I do want to note as well, this isn't purely martial with the -5/+10 you are talking about, but ALSO adding "advantage from casters". Perhaps you add that same advantage to rogues? I don't know, your post is unclear. But unlike the martials who needs the casters, Rogues can consistently generate their own advantage. Additionally, the GWM feat was balanced out. It now doesn't spike as high with advantage and is more reliable without it. This will lower the martial damage and make the rogue better by comparison.
Also, I note one of your complaints is Reliable talent coming online too late. They fixed that. It is supposed to come on by level 7 now, more in line with people's play experiences.
So, if we take some of these numbers... let's say level 11, max ability score, greatsword fighter, PAM fighter, and Rogue with a single d8 weapon. Baseline 65% to hit, adv gets 87.75%.
2014 Greatsword ~ 41.42 w/adv, 26.4 w/o adv
2014 PAM ~ 49.57 w/adv, 31.6 w/o adv
2014 Rogue ~ 26.76 w/adv, 19.82 w/o adv
2024 Greatsword ~ 35.1 w/adv, 26 w/o adv
2024 PAM ~ 37.73 w/adv, 27.95 w/o adv
2024 Rogue ~ 26.76 w/adv, 19.82 w/o adv
And we can demonstrate that the gap HAS SHRUNK. Now, I'm not going to claim my math is perfect. I didn't account for criticals, and maybe you disagree with my base numbers, but the gap between the two most damaging fighter builds, at the height of their power and a level that "According survery made by DNDBeyond, almost no[ne]" campaigns reach is SMALLER in 2024. Not bigger.

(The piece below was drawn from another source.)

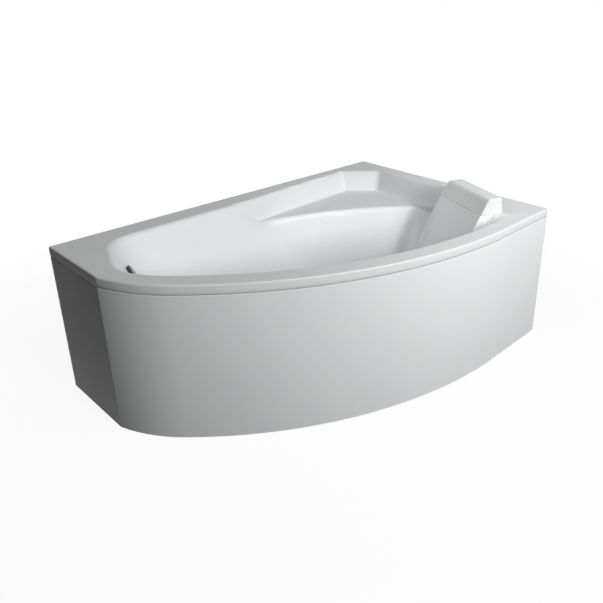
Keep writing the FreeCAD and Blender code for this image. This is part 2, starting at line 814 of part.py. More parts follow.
def make_feet():
    """Hexagonal pads, studs and welded nuts; studs and bores have twelve sides for a thread."""
    sides = 12
    bore = "2 * (stud_radius + thread_clearance)"
    low = "socket_floor + stud_gap"
    parts = []
    nuts = []
    for number, (x, y) in enumerate(FOOT_PLACES, start=1):
        x, y = size(x), size(y)
        pad = prism("foot_pad_%d" % number, 6, "pad_flats", "pad_height", at(x, y))
        socket = regular(pad, 6, bore, "_socket")
        parts.append(bored(pad, "pad_height", socket, "pad_height - socket_floor"))
        stud_flats = "2 * stud_radius * cos(%s deg)" % (180 / sides)
        stud_place = at(x, y, size(low))
        parts.append(prism(
            "foot_stud_%d" % number, sides, stud_flats, "stud_top - (%s)" % low, stud_place
        ))
        under = at(x, y, size("cross_height - nut_height"))
        weld_nut = prism("weld_nut_%d" % number, 6, "nut_flats", "nut_height", under)
        thread = regular(weld_nut, sides, bore, "_bore")
        nuts.append(bored(weld_nut, "nut_height", thread, "nut_height + 1"))
    parts.append(group("weld_nuts", nuts))
    return parts


# ---------------------------------------------------------------- front panel


def panel_ring(label, outer, inner, low, height):
    """A band along the outline, its wall sides moved out of the tub's own reach."""
    away = -40
    return cut(
        label,
        extrusion(label + "_outer", outline_wire(outer, low, away), height),
        extrusion(label + "_inner", outline_wire(inner, low - 1, away + 5), height + 2),
    )


def make_panel():
    """One bent sheet round the narrow end and the front, turned in at top and bottom."""
    recess = size("panel_recess")
    low = size("panel_bottom")
    high = RIM - size("lip_height") - size("panel_gap")
    skin = panel_ring("panel_skin", recess, recess + size("panel_wall"), low, high - low)
    edge = size("panel_flange_wall")
    reach = size("panel_flange")
    top = panel_ring("panel_top_flange", recess, reach, high - edge, edge)
    bottom = panel_ring("panel_bottom_flange", recess, reach, low, edge)
    whole = fuse("panel_round", [skin, top, bottom])
    keep_front = box(
        "panel_keep_front", "tub_length / 2 + 2 + panel_end_x", "tub_width / 2 + 5 + panel_end_y",
        "rim_height", ("-(tub_length / 2 + 2)", "-(tub_width / 2 + 5)", "0"),
    )
    return common("front_panel", whole, keep_front)


CLIP_PLACES = [-520, -180, 220, 620]


def make_clips():
    """Spring clips under the front batten; their tongues carry the panel's top flange."""
    clips = []
    left = -size("clip_width") / 2
    front = -size("clip_sheet") - 0.1
    plate_sizes = {"Length": "clip_width", "Width": "clip_sheet", "Height": "clip_height"}
    tongue_sizes = {"Length": "clip_width", "Width": "clip_reach", "Height": "clip_sheet"}
    for number, x in enumerate(CLIP_PLACES, start=1):
        foot_x, foot_y, heading = point_on_front(x, size("batten_front_inset"))
        turn = FreeCAD.Rotation(vector(0, 0, 1), heading)
        corner = at(foot_x, foot_y, 0, turn).multiply(at(left, front, size("clip_level")))
        plate = placed("Part::Box", "clip_plate_%d" % number, plate_sizes, corner)
        lower = corner.multiply(at(0, -size("clip_reach")))
        tongue = placed("Part::Box", "clip_tongue_%d" % number, tongue_sizes, lower)
        clips.append(fuse("clip_%d" % number, [plate, tongue]))
    return group("panel_clips", clips)


# ---------------------------------------------------------------- headrest


def make_headrest():
    """A wedge that sits on the rim, its front face in line with the backrest."""
    body = doc.addObject("PartDesign::Body", "headrest")
    corners = [
        ("0", "0"), ("rest_overhang + rest_depth", "0"),
        ("rest_overhang + rest_depth", "rest_height"), ("rest_overhang", "rest_height"),
    ]
    sketch = draw_profile(body, "XZ_Plane", corners)
    pad = body.newObject("PartDesign::Pad", "headrest_pad")
    pad.Profile = sketch
    pad.setExpression("Length", linked("rest_width"))
    body.Tip = pad
    doc.recompute()
    upper = [
        "Edge%d" % i for i, edge in enumerate(pad.Shape.Edges, start=1)
        if edge.BoundBox.ZMax > 1
    ]
    fillet = body.newObject("PartDesign::Fillet", "headrest_fillet")
    fillet.Base = (pad, upper)
    fillet.setExpression("Radius", linked("rest_round"))
    body.Tip = fillet
    x, y = skewed(-size("rest_overhang"), 3)
    turn = FreeCAD.Rotation(vector(0, 0, 1), math.degrees(SKEW))
    body.Placement = at(x, y, RIM + size("rest_gap"), turn)
    pegs = []
    for number, (peg_x, peg_y) in enumerate(peg_places(), start=1):
        place = (str(peg_x), str(peg_y), "rim_height + rest_gap - peg_length")
        pegs.append(cylinder("rest_peg_%d" % number, "peg_radius", "peg_length", place))
    return [body, group("headrest_pegs", pegs)]


# ---------------------------------------------------------------- waste


def make_waste():
    top = "rim_height - bowl_depth"
    here = at(size("drain_x"), size("drain_y"))
    flange = [
        ("flange_neck", "flange_low"), ("flange_neck", top), ("flange_radius", top),
        ("flange_radius", top + " + flange_lip"), ("flange_bore", top + " + flange_lip"),
        ("flange_bore", "flange_low"),
    ]
    plug_low = top + " + plug_gap"
    plug = fuse("drain_plug", [
        cylinder("plug_cap", "plug_radius", "plug_height", ("drain_x", "drain_y", plug_low)),
        square_bar("plug_stem", "stem_side", "stem_low", plug_low + " + 1 - stem_low"),
    ])
    arm_low = "flange_low + grid_depth"
    grid = fuse("drain_grid", [
        turned("drain_ring", flange, here),
        bar("grid_hub", "grid_hub", "grid_hub", "flange_low + grid_bar", "grid_depth + 2"),
        bar("grid_arm_x", "grid_arm", "grid_bar", arm_low, "grid_depth"),
        bar("grid_arm_y", "grid_bar", "grid_arm", arm_low, "grid_depth"),
    ])
    guide = square_bar("grid_guide", "stem_side + stem_gap", "flange_low - 5", "20")
    return [
        cut("drain_flange", grid, guide),
        plug,
        nut("trap_nut", "trap_nut_flats", "trap_nut_height", "flange_bore + nut_gap",
            at(size("drain_x"), size("drain_y"), size("trap_top + nut_gap"))),
        make_trap(here),
        prism("trap_cup", 12, "trap_cup_flats", "trap_low - trap_cup_low - nut_gap",
              at(size("drain_x"), size("drain_y"), size("trap_cup_low"))),
        make_outlet_pipe(),
        nut("outlet_nut", "outlet_nut_flats", "collar_end - collar_start - 0.3",
            "pipe_radius - 0.9",
            at(size("drain_x"), size("drain_y + collar_start"), size("pipe_level"), TO_WALL)),
        make_waste_body(here),
    ]


TO_WALL = FreeCAD.Rotation(vector(1, 0, 0), -90)  # turns Z to face the long wall


def make_trap(here):
    """The trap's bottle with its outlet towards the long wall."""
    bottle = [
        ("0", "trap_low"), ("trap_radius", "trap_low"), ("trap_radius", "trap_top"),
        ("0", "trap_top"),
    ]
    outlet = cylinder(
        "trap_outlet", "pipe_radius + pipe_wall", "trap_reach",
        ("drain_x", "drain_y", "pipe_level"), TO_WALL,
    )
    return fuse("trap_body", [turned("trap_bottle", bottle, here), outlet])


def make_outlet_pipe():
    """The pipe to the wall; its thinner tail is inside the outlet's nut."""
    start = ("drain_x", "drain_y + collar_start", "pipe_level")
    run_start = ("drain_x", "drain_y + collar_end", "pipe_level")
    tail = cylinder(
        "pipe_tail", "pipe_radius - 1", "collar_end - collar_start + 1", start, TO_WALL
    )
    run = cylinder(
        "pipe_run", "pipe_radius", "pipe_end_y - drain_y - collar_end", run_start, TO_WALL
    )
    bore = cylinder(
        "pipe_bore", "pipe_radius - pipe_wall - 1", "pipe_end_y - drain_y", start, TO_WALL
    )
    return cut("outlet_pipe", fuse("pipe_solid", [tail, run]), bore)


def bar(label, length, width, low, height):
    """A bar centred on the drain's axis."""
    start = ("drain_x - (%s) / 2" % length, "drain_y - (%s) / 2" % width, low)
    return box(label, length, width, height, start)


def square_bar(label, side, low, height):
    return bar(label, side, side, low, height)


def drop_heading():
    """Where the overflow's pipe goes down, and its plan direction towards the waste."""
    start = OVERFLOW.multVec(vector(0, 0, -size("drop_start")))
    run = vector(size("drain_x") - start.x, size("drain_y") - start.y)
    return start, run.normalize()


def make_waste_body(here):
    """The waste's cup under the drain, with its inlet from the overflow pipe."""
    corners = [
        ("0", "neck_low"), ("flange_bore", "neck_low"), ("flange_bore", "cup_low"),
        ("gasket_radius", "cup_low"), ("gasket_radius", "cup_top"), ("cup_bore", "cup_top"),
        ("cup_bore", "cup_floor"), ("0", "cup_floor"),
    ]
    cup = turned("waste_cup", corners, here)
    start, run = drop_heading()
    turn = FreeCAD.Rotation(vector(0, 0, 1), vector(-run.x, -run.y, 0))
    inlet = placed(
        "Part::Cylinder", "waste_inlet", {"Radius": "drop_radius - 1", "Height": "inlet_reach"},
        at(size("drain_x"), size("drain_y"), size("drop_level"), turn),
    )
    room = cylinder(
        "waste_room", "cup_bore + 1.5", "2 * drop_radius", ("drain_x", "drain_y", "cup_floor + 0.5")
    )
    return fuse("waste_body", [cup, cut("waste_stub", inlet, room)])


# ---------------------------------------------------------------- overflow


def make_overflow():
    bezel = [
        ("bezel_bore", "bezel_gap"), ("bezel_radius", "bezel_gap"),
        ("bezel_radius", "bezel_height"), ("bezel_bore", "bezel_height"),
    ]
    # each height is counted from the stem's inner end
    under = "knob_stem_depth + knob_stand"
    knob = [
        ("0", "0"), ("knob_stem", "0"), ("knob_stem", under), ("knob_radius", under),
        ("knob_radius", under + " + knob_height"), ("0", under + " + knob_height"),
    ]
    # counted from the back of the chamber
    socket = "knob_stem + stem_clearance"
    chamber = [
        ("0", "0"), ("gasket_radius", "0"), ("gasket_radius", "chamber_front"),
        ("chamber_bore", "chamber_front"), ("chamber_bore", "chamber_floor"),
        (socket, "chamber_floor"), (socket, "chamber_socket"), ("0", "chamber_socket"),
    ]
    back = OVERFLOW.multiply(at(0, 0, -size("chamber_depth")))
    start, run = drop_heading()
    drop = cylinder(
        "overflow_drop", "drop_radius - 2.5", "%.3f - drop_top" % start.z,
        ("%.3f" % start.x, "%.3f" % start.y, "drop_top"),
    )
    core = placed(
        "Part::Cylinder", "overflow_core", {"Radius": "chamber_bore", "Height": "core_length"},
        OVERFLOW.multiply(at(0, 0, -size("core_start"))),
    )
    stem_end = OVERFLOW.multiply(at(0, 0, -size("knob_stem_depth")))
    cup = turned("overflow_cup", chamber, back)
    return [
        turned("overflow_bezel", bezel, OVERFLOW),
        turned("overflow_knob", knob, stem_end),
        fuse("overflow_body", [cup, cut("overflow_stub", drop, core)]),
        make_overflow_pipe(),
        make_gaskets(),
    ]


def make_gaskets():
    """The same flat ring behind the overflow's wall and under the drain."""
    ring = [
        ("gasket_bore", "0"), ("gasket_radius", "0"), ("gasket_radius", "gasket_thickness"),
        ("gasket_bore", "gasket_thickness"),
    ]
    under_drain = at(size("drain_x"), size("drain_y"), UNDERSIDE - size("drain_gasket_drop"))
    behind_wall = OVERFLOW.multiply(at(0, 0, -size("overflow_gasket_depth")))
    return group("gaskets", [
        turned("overflow_gasket", ring, behind_wall),
        turned("drain_gasket", ring, under_drain),
    ])


def make_overflow_pipe():
    """Down behind the narrow wall, round an elbow of three mitres, then level to the waste."""
    start, run = drop_heading()
    corner = vector(start.x, start.y, size("drop_level"))
    bend = size("drop_bend")
    centre = corner + vector(0, 0, bend) + run * bend
    reach = (vector(size("drain_x"), size("drain_y")) - vector(start.x, start.y)).Length
    points = [vector(corner.x, corner.y, size("drop_top"))]
    mitres = 3
    outside = bend / math.cos(math.pi / 4 / mitres)
    for step in range(mitres):
        angle = math.pi / 2 * (step + 0.5) / mitres
        sideways = run * (outside * math.cos(angle))
        points.append(centre - sideways - vector(0, 0, outside * math.sin(angle)))
    points.append(corner + run * (reach - size("inlet_reach")))
    ring = Part.Circle(points[0], vector(0, 0, -1), size("drop_radius")).toShape()
    path = Part.makePolygon(points)
    return feature("overflow_pipe", path.makePipeShell([Part.Wire([ring])], True, False, 1))


# ---------------------------------------------------------------- assembly

nodes = [make_shell(), make_board()]
nodes += make_battens()
nodes += make_frame()
nodes += make_feet()
nodes += [make_panel(), make_clips()]
nodes += make_headrest()
nodes += make_waste()
nodes += make_overflow()
doc.recompute()

for item in doc.Objects:
    if "Invalid" in item.State or "Error" in item.State:
        raise RuntimeError("failed: " + item.Label)
for node in nodes:
    if node.Shape.isNull() or not node.Shape.isValid():
        raise RuntimeError("bad shape: " + node.Label)

os.makedirs("parts", exist_ok=True)
for node in nodes:
    node.Shape.exportStep("parts/%s.step" % node.Label)
    print("%-20s %2d solids %10.1f cm3" % (
        node.Label, len(node.Shape.Solids), node.Shape.Volume / 1000))
print(len(nodes), "nodes")
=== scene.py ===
import bpy
import bmesh
import json
import math
import numpy as np
from mathutils import Matrix, Vector


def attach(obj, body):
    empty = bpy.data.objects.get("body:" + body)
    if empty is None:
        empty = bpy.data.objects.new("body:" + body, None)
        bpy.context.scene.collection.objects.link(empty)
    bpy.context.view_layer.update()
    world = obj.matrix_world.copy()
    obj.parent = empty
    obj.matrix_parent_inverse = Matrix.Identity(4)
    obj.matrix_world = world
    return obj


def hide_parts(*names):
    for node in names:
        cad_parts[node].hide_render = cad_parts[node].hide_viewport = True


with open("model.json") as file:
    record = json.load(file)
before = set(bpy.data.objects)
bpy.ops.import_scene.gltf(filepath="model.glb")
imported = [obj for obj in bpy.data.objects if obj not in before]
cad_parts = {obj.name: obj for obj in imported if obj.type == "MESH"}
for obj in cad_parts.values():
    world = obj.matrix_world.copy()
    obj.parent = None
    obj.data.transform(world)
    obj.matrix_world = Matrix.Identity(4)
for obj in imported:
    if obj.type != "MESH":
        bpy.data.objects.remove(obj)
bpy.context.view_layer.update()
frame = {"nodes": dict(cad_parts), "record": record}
nodes = frame["nodes"]
print("frame loaded:", len(nodes), "nodes")

# all plan sizes are millimetres until a mesh is made
mm = 0.001

# the rim's plan, which the shell and the panel share
outline = {
    "left": -800.0, "right": 800.0, "wall": 525.0, "front": -525.0, "rim": 580.0,
    "narrowWidth": 355.0, "frontStraight": 323.0, "frontTurn": 45.5, "frontRadius": 1608.0,
    "cornerTurn": 72.0, "cornerRadius": 544.0, "edgeCorner": 9.0, "arcSlack": 10.0,
}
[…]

Now, we could argue that the Rogues should get even more, that their new abilities in battlefield control are not good enough, that a rogue with no feats supporting their damage should do MORE damage than a fighter with two feats increasing their damage... but the gap has already been closed by a significant degree, by using that boring blah blah blah math you seem to think I hate.